The Israeli public didn’t need much convincing. The Israelis, after all, were the victims. They were the ones who were desperate for peace. And even those who had some qualms about Israel’s enormous concessions –giving up the entire Sinai peninsula, surrendering the oil fields, tearing down the Jewish communities in the Yamit region– soon retreated from their opposition.

Not so in Egypt. Neither Sadat nor his successors ever made any serious effort to educate the younger generation to accept peace. The Egyptian government-controlled media, mosques, and schools continued to spout hatred of Israel and Jews.

As a child, Islam El Shehaby no doubt was inculcated with the same anti-Israel and anti-Semitic hatred that dominated Egyptian society before there was a peace treaty. Real peace never took hold. The treaty has been, and remains, little more than a long-term ceasefire.

Now, a ceasefire is of course much better than gunfire. But a ceasefire is a fragile thing. If it’s not backed by deep, wide-ranging societal support for peace, then it could be broken at any time, by some new leader who decides he prefers war. And because the Egyptian public has been educated and conditioned for war all these years, it will back him up.

That’s the problem with Islam El Shehaby. He continues to view Israel as the enemy, all these years later. That’s why he could not bring himself to shake the hand of his Israeli judo opponent. There may be “peace,” but he’s ready for war–ready and willing.

Which is why so many Israelis are reluctant about the idea of establishing a Palestinian state next door. If 34 years after the peace treaty was signed, an Egyptian athlete still will not even shake hands with an Israeli, what does that portend for peace with the Palestinians, whose entire society is drenched in hatred of Israel and Jews?

The consolation that Israelis can derive from peace with Egypt is that although it’s shallow, at least most of the Egyptian army is separated from Israel by the Sinai.
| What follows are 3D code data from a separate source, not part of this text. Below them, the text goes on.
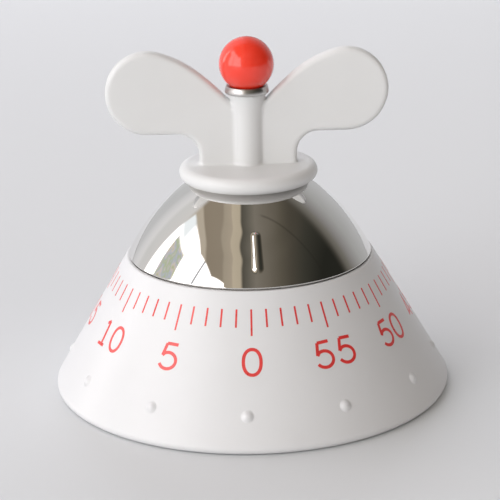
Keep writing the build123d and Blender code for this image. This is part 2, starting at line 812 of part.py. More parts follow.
def balance_ring():
    ring = tube(BALANCE_R, BALANCE_R - 1.4, 17.6, 19.2)
    flat = (Align.CENTER, Align.CENTER, Align.MIN)
    arm = Pos(0, 0, 18.1) * Box(2 * BALANCE_R - 1.6, 1.4, 0.8, align=flat)
    ring += arm + rod(1.8, 18.1, 18.9) - rod(ARBOR_R, 18, 19)
    return place(PALLET_AT, ring)


def alarm_arbor():
    body = arbor() + rod(1.6, 26.1, 26.7)
    return place(ALARM_AT, body)


def alarm_lever():
    lever = rod(2.2, 26.7, 27.4, ALARM_AT)
    lever += bar(ALARM_AT, NOSE_AT, 1.6, 26.7, 27.4)
    lever += bar(ALARM_AT, polar(26.5, 22), 1.6, 26.7, 27.4)
    return lever - rod(ARBOR_R, 26.7, 27.4, ALARM_AT)


def head_centre():
    x, y = polar(BELL_R + HEAD_R + HEAD_GAP, HEAD_ANGLE)
    return (BELL_AT[0] + x, BELL_AT[1] + y)


def hammer_arbor():
    body = rod(HAMMER_ARBOR_R, 8.0, UPPER_Z0 - END_SHAKE, HAMMER_AT)
    body += rod(PIVOT_R, 28, UPPER_Z1 - 0.2, HAMMER_AT)
    body += rod(2.2, 13.4, LOWER_Z0 - END_SHAKE, HAMMER_AT)
    return body + rod(2.2, 22.0, 23.0, HAMMER_AT)


def hammer_arm():
    arm = bar(HAMMER_AT, head_centre(), 1.8, 9.0, 10.0)
    arm += rod(2.4, 9.0, 10.0, HAMMER_AT)
    arm -= rod(HAMMER_ARBOR_R, 9.0, 10.0, HAMMER_AT)
    return arm - rod(0.9, 9.0, 10.0, head_centre())


def hammer_head():
    at = head_centre()
    head = rod(HEAD_R, 6.6, 9.0, at) + rod(0.9, 9.0, 10.0, at)
    return head + rod(1.5, 10.0, 10.4, at)


PARTS = (
    base_shell, bottom_cover, rubber_feet, cover_screws,
    lower_plate, upper_plate, plate_pillars, pillar_screws, movement_screws,
    thrust_washer, spring_post, mainspring,
    bell_cup, bell_post, bell_screw, hammer_spring, alarm_spring,
    chrome_dome, wing_knob, ball_ring, knob_ball, knob_stud,
    drive_hub, dome_screws, main_arbor, great_wheel, ratchet_wheel, clicks, alarm_cam,
    second_wheel, second_arbor, third_wheel, third_arbor,
    escape_wheel, escape_arbor, pallet_anchor, pallet_arbor, balance_ring,
    alarm_arbor, alarm_lever, hammer_arbor, hammer_arm, hammer_head,
)

for make in PARTS:
    export_step(make(), "parts/" + make.__name__ + ".step")
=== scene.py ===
import json
import math
import bpy
import numpy as np
from mathutils import Matrix, Vector


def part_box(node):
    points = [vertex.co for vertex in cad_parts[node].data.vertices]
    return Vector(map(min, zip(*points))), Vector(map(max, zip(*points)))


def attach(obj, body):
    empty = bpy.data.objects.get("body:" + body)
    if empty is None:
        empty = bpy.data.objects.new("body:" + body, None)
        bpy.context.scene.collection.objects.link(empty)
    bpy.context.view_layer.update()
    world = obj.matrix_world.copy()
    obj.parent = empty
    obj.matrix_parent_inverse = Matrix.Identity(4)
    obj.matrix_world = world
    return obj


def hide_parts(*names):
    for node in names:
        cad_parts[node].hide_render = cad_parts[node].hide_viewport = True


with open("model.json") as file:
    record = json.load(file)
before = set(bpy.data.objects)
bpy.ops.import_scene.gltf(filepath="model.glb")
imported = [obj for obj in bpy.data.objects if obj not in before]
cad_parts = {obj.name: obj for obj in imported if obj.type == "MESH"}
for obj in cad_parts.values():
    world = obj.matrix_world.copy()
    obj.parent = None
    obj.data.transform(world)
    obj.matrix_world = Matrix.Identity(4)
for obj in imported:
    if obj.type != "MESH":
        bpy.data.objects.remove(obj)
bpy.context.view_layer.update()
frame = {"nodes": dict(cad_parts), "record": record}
MM = 0.001

# ---- dimensions in millimetres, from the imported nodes' boxes where a box gives them ----


def node_mm(node):
    low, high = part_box(node)
    return [v / MM for v in low], [v / MM for v in high]


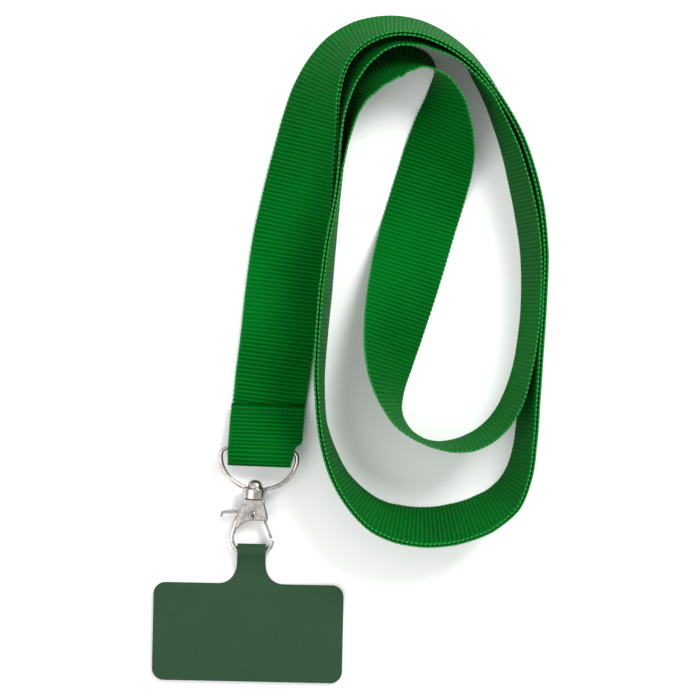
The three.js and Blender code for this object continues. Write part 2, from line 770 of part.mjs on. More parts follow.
layout.add(mesh("neck_ribbon", stripGeometry(ribbonShares()), RIBBON_GREEN));
layout.add(mesh("flap_seam_thread", seamGeometry(), THREAD_GREEN));

const hardware = new THREE.Group();
hardware.position.set(BAR_X, BAR_Y, BAR_Z);
hardware.rotation.set(rad(HARDWARE_TILT), 0, rad(-HARDWARE_LEAN), "ZYX");
hardware.add(mesh("d_ring", dRingGeometry(), SATIN_METAL));
hardware.add(mesh("swivel_rivet", rivetGeometry(), SATIN_METAL));
hardware.add(mesh("claw_body", clawGeometry(), SATIN_METAL));
hardware.add(mesh("gate_lever", gateGeometry(), SATIN_METAL));
hardware.add(mesh("gate_pivot", pivotGeometry(), SATIN_METAL));
hardware.add(mesh("gate_spring", springGeometry(), SPRING_STEEL));
layout.add(hardware);

hardware.updateMatrix();
const bend = new THREE.Vector3(SWIVEL_OFFSET, -HOOK_BEND, 0).applyMatrix4(hardware.matrix);
const patch = new THREE.Group();
patch.position.copy(bend);
patch.rotation.z = rad(-PATCH_LEAN);
const { sheet, narrow } = patchGeometry(bend.z);
patch.add(mesh("tether_patch", geometryOf(sheet.add(narrow)), PATCH_GREEN));
layout.add(patch);

export default root;
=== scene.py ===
"""Visual model of a woven neck lanyard with a swivel clasp and a tether patch."""

import json
import logging
import math
from dataclasses import dataclass, field
from enum import Enum

import bmesh
import bpy
import numpy as np
from mathutils import Matrix, Vector


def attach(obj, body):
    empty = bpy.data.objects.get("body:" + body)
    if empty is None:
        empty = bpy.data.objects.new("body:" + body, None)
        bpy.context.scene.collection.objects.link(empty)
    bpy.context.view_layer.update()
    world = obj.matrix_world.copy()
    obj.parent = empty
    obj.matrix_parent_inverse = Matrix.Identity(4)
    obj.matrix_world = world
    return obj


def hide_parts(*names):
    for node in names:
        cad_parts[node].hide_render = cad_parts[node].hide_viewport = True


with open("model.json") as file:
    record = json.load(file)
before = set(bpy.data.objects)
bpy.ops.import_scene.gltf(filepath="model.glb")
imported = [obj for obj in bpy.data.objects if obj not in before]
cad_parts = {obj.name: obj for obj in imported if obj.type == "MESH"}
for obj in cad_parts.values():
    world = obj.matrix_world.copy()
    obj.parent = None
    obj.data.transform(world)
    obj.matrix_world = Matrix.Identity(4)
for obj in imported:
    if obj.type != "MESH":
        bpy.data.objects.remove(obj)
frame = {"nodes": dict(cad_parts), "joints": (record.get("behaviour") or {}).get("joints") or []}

LOG = logging.getLogger("lanyard")
MM = 0.001
Colour = tuple[float, float, float, float]


class Body(Enum):
    """The CAD bodies that the pieces ride on."""

    RIBBON = "ribbon"
    D_RING = "d_ring"
    CLAW = "claw"
    GATE = "gate"
    PATCH = "patch"


class Slot(Enum):
    """The record's material slots."""

    RIBBON = "ribbon"
    THREAD = "thread"
    METAL = "metal"
    SPRING = "spring"
    PATCH = "patch"


# ---------------------------------------------------------------- node helpers


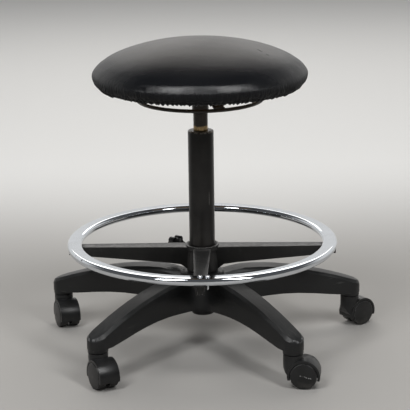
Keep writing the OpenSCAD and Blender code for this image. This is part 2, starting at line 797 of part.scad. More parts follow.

A Palestinian army, however, would be just a few miles from Tel Aviv, Haifa, and Jerusalem. That’s too much of a risk to ask Israelis to take. They have every right to wait until they see meaningful changes in Palestinian society before they start talking about taking those kinds of chances. The non-handshake in Rio de Janeiro is a reminder of that reality.

Stephen M. Flatow, an attorney in New Jersey, is the father of Alisa Flatow, who was murdered in an Iranian-sponsored Palestinian terrorist attack in 1995.